Cela dit, on ne fait pas d’omelette sans casser d’oeufs. Faire en sorte que le français occupe plus de place au Québec implique nécessairement que l’anglais en occupe moins. On peut comprendre que cela déplaise à la communauté anglophone, mais faire du français la langue commune est à ce prix.
Au bout du compte, l’ineptie du PLQ aura réussi à donner de la crédibilité à un projet de loi qui est en réalité une espèce de bric-à-brac de demi-mesures et de dispositions inutilement vexatoires, qui ne suffira pas à assurer la protection du français, tout en alourdissant le climat social. Un beau gâchis.
Si la montée du mouvement indépendantiste en avait convaincu plusieurs que l’acception de la préséance du français était une condition sine qua non à la préservation de l’unité canadienne, il était prévisible que son recul aurait l’effet contraire.
Demeurer au sein du Canada, dont la dynamique est défavorable au français, exige pourtant d’être plus vigilant qu’il ne le serait nécessaire dans un Québec indépendant. Loin de s’atténuer, les tensions risquent donc d’augmenter.
Alors que de nombreux anglophones estiment que les francophones n’apprécient pas leurs efforts à leur juste valeur, ces derniers ont au contraire l’impression qu’ils sont indifférents à leur sort.

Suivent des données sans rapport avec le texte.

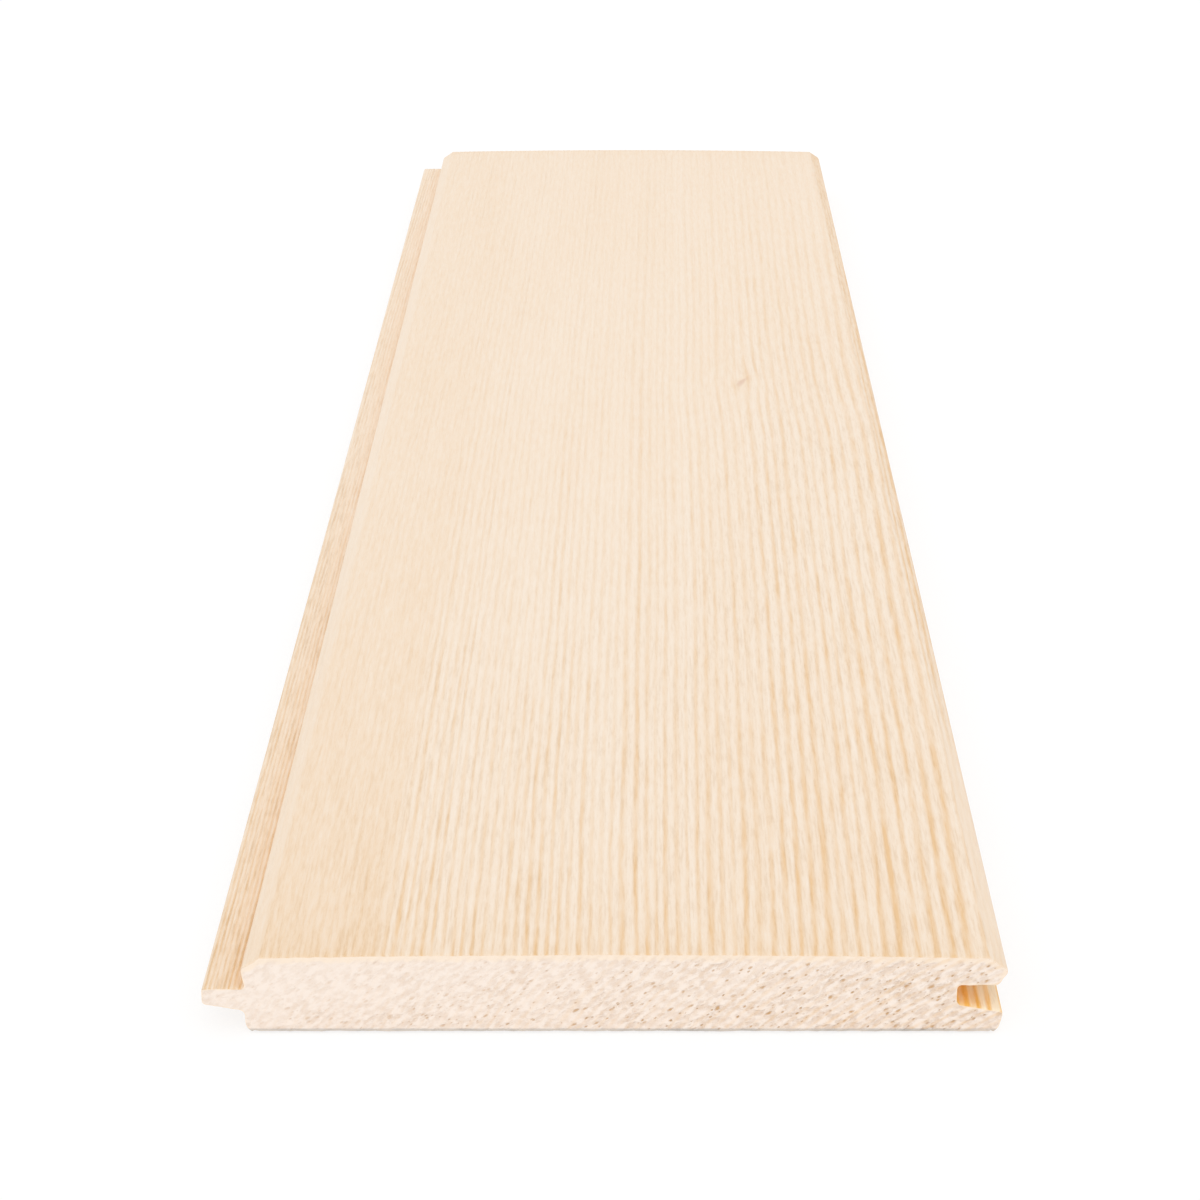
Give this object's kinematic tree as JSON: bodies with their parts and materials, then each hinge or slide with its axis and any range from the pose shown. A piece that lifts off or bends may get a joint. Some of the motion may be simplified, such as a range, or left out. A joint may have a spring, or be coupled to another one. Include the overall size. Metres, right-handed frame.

On pourrait voir une illustration du refroidissement des relations entre les « deux solitudes » qui coexistent au Québec dans l’annulation du débat télévisé en anglais lors la prochaine campagne électorale. En réalité, le débat télévisé dans la langue de Shakespeare qui a lieu en 2018 était une première, alors que le légendaire face-àface en français entre Jean Lesage et Daniel Johnson père remonte à 60 ans.
Soit, la CAQ ne compte pas sur le vote des anglophones, mais le premier ministre Legault aurait voulu les faire enrager qu’il n’aurait pas pu trouver mieux que l’excuse insultante donnée par son bureau. Cela exige une trop longue préparation, a-t-on expliqué. En d’autres mots, il n’a pas de temps à perdre avec eux.
Même les anglophones auraient sans doute préféré qu’il invoque le même argument que le chef du PQ, Paul StPierre Plamondon, à savoir que le français est la langue commune du Québec.